Everyone projected well and there were no bum notes, but it was up to him to produce the perfect first impression. Since he was the first character we got to see on the stage.
While he has some credits in smaller venues, on national tours for various other musicals, what makes him particularly impressive was this being his first BROADWAY gig.
And December 6th just happened to be his birthday.
I think I must have cried 5-6 times throughout the show. Once in the first act. Almost during "One Day More". Then multiple times in the last hour. If not for the emotions, I would have cheered louder for my favorite actors. Which was practically everybody at this point.

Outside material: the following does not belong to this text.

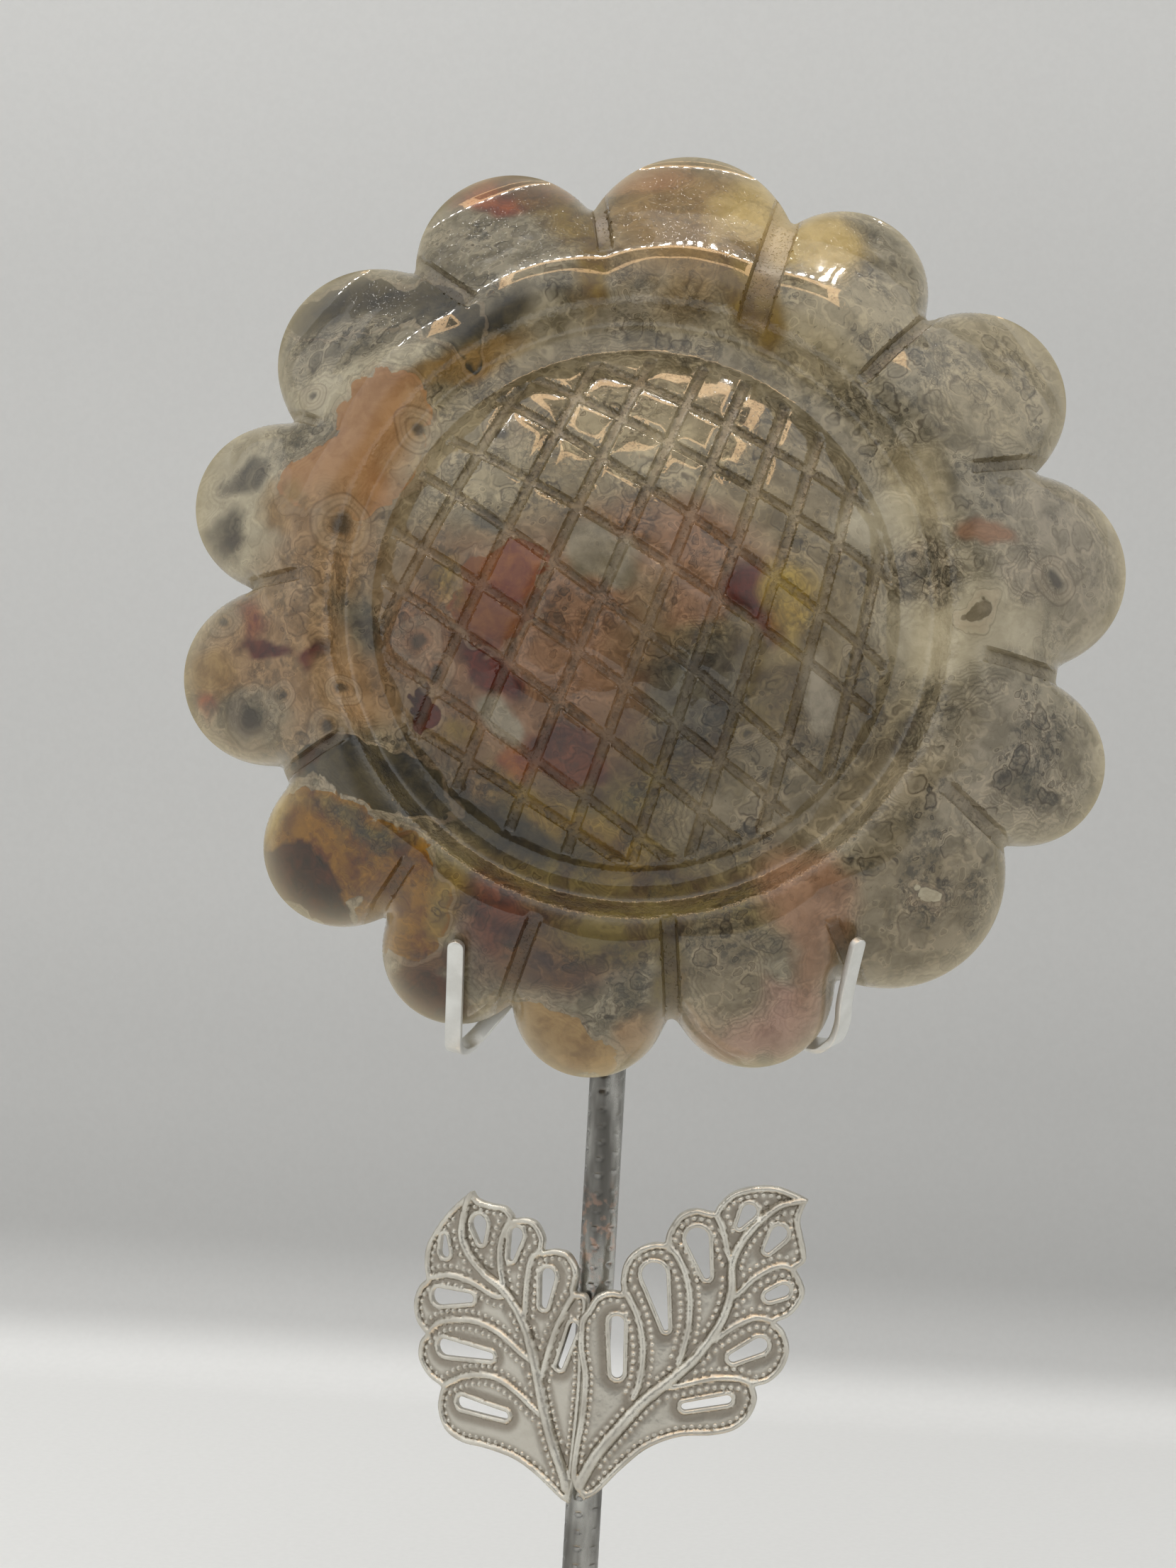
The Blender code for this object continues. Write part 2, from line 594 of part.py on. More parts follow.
def slot_loop(first, second):
    """A rounded slot: two arcs of different radius joined by straight sides."""
    (x0, y0, r0), (x1, y1, r1) = first, second
    length = math.hypot(x1 - x0, y1 - y0)
    heading = math.atan2(y1 - y0, x1 - x0)
    opening = math.acos((r0 - r1) / length)
    loop = []
    for centre_x, centre_y, radius, start, end in (
        (x1, y1, r1, heading - opening, heading + opening),
        (x0, y0, r0, heading + opening, heading + 2 * math.pi - opening),
    ):
        for step in range(SLOT_END_POINTS):
            turn = start + (end - start) * step / (SLOT_END_POINTS - 1)
            loop.append((centre_x + radius * math.cos(turn), centre_y + radius * math.sin(turn)))
    return np.array(loop)


def make_leaf(name, leaf, material):
    """A pierced leaf with a raised midrib and veins, slightly cupped and curled back away from the stem."""
    outline = np.vstack([spline(lobe, LEAF_STEPS_A_SPAN)[:-1] for lobe in leaf["lobes"]])
    loops = [outline] + [slot_loop(*slot) for slot in leaf["slots"]]
    midrib = spline(leaf["midrib"], LEAF_STEPS_A_SPAN)
    veins = [spline(vein, LEAF_STEPS_A_SPAN) for vein in leaf["veins"]]

    def sheet(points):
        out = np.clip(np.abs(points[:, 0]) - LEAF_CURL_FROM, 0, None)
        away = distance_to_line(points, midrib)
        return -LEAF_CURL * out**2 - LEAF_CUP * away**2 * smooth_step(np.abs(points[:, 0]), 2.0, 7.0)

    def front(points):
        rise = MIDRIB_RISE * (1 - smooth_step(distance_to_line(points, midrib), 0.0, MIDRIB_HALF_WIDTH))
        for vein in veins:
            near_vein = 1 - smooth_step(distance_to_line(points, vein), 0.0, VEIN_HALF_WIDTH)
            rise = np.maximum(rise, VEIN_RISE * near_vein)
        return sheet(points) + LEAF_THICKNESS + rise

    lines = []
    for rib, half in [(midrib, MIDRIB_HALF_WIDTH)] + [(vein, VEIN_HALF_WIDTH) for vein in veins]:
        across = np.gradient(rib, axis=0)[:, ::-1] * (-1, 1)
        across /= np.hypot(*across.T)[:, None]
        for side in (-half, 0, half):
            line = rib + side * across
            clear = inside(line, loops)
            for loop in loops:
                clear &= distance_to_line(line, closed(loop)) > RIB_EDGE_CLEARANCE
            lines += [line[i : i + 2] for i in range(len(line) - 1) if clear[i] and clear[i + 1]]
    made = make_plate(name, loops, lines, [midrib], front, sheet, material)
    made.rotation_euler = (math.pi / 2, 0, math.radians(-leaf["turn"]))
    made.location = Vector((0, -leaf["plane"], LEAF_BASE_HEIGHT)) * MM
    return made


def make_material(name, colour, roughness, metallic):
    material = bpy.data.materials.new(name)
    material.use_nodes = True
    shader = material.node_tree.nodes["Principled BSDF"]
    shader.inputs["Base Color"].default_value = (*colour, 1.0)
    shader.inputs["Roughness"].default_value = roughness
    shader.inputs["Metallic"].default_value = metallic
    return material


def main():
    for existing in list(bpy.data.objects):
        bpy.data.objects.remove(existing, do_unlink=True)
    agate = make_material("lace_agate", (0.42, 0.36, 0.28), 0.15, 0.0)
    steel = make_material("stand_metal", (0.55, 0.54, 0.5), 0.35, 1.0)
    make_base(steel)
    make_stem(steel)
    make_strip("holder_strip_left", LEFT_STRIP, steel)
    make_strip("holder_strip_right", RIGHT_STRIP, steel)
    make_leaf("leaf_left", LEFT_LEAF, steel)
    make_leaf("leaf_right", RIGHT_LEAF, steel)
    make_flower(agate)


main()
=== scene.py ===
"""Dresses the lace agate flower and its stand: fine relief, stone markings, chased leaves and soft light.

Sizes are millimetres and angles are degrees. The flower and the leaves are drawn in their own planes: x to
the right, y up, z towards the viewer.
"""

import math

import bmesh
import bpy
import numpy as np
from mathutils import Euler, Matrix, Quaternion, Vector, noise
from mathutils.geometry import delaunay_2d_cdt


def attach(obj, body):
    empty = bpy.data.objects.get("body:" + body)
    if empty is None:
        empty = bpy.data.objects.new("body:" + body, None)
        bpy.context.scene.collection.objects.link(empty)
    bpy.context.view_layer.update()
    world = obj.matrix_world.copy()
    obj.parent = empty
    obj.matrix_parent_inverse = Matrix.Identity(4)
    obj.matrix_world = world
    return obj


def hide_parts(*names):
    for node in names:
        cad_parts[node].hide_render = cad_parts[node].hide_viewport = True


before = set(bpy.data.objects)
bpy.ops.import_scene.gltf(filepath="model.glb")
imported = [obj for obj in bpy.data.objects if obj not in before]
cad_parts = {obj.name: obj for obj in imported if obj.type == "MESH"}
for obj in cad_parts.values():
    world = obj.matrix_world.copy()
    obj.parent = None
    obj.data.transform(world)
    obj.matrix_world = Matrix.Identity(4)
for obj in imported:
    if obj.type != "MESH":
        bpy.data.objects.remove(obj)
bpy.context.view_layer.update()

MM = 0.001
GAP = 0.3

# One fixed seed makes the waves that bend the stone's patches the same in every run
WAVE_SEED = 5
noise.seed_set(WAVE_SEED)

# The stand
BASE_RADIUS = 41.99
BASE_THICKNESS = 4.0
BASE_EDGE = 1.0
STEM_RADIUS = 2.2
STEM_BEND_BELOW_CENTRE = 42.0
STEM_BEND_RADIUS = 25.0
STEM_TOP_ABOVE_CENTRE = 8.0
STRIP_WIDTH = 2.0
STRIP_THICKNESS = 1.0
LEAF_BASE_HEIGHT = 39.0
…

What I really liked was what happened after the curtain call. Nikki James and Will Swenson told us about a charity they were promoting called Broadway Cares/Equality Fights AIDS, which raises money to fight AIDS. It's something all the shows are collecting for. Supposedly "Phantom of the Opera" (probably my all-time favorite musical, even now) is kicking their butts. And they had all kinds of goodies to give away for each donation.
I gave $5 and got a "Dream the Dream" wristband. (In the back of my mind, I was close to picking a Team Javert button... but the wristband was something I'd likely have more use for).
I guess the nice thing I found about it was that we got to spend a little more time with these actors. There was that interaction with them. That bond we spent 3 hours forging. We all shared this amazing collective experience together so seeing them step away from their roles was cool.
It also left room for much needed laughter, helping us get over ourselves.
Will Swenson joked about why the child actors wanted to get into Broadway and whoever races to the counter first can get the conductor's autographed baton in exchange for a donation :P
Yep, by the time it was all over, I hated to leave, but we had other places to go. And we had to face the rain again soon or later.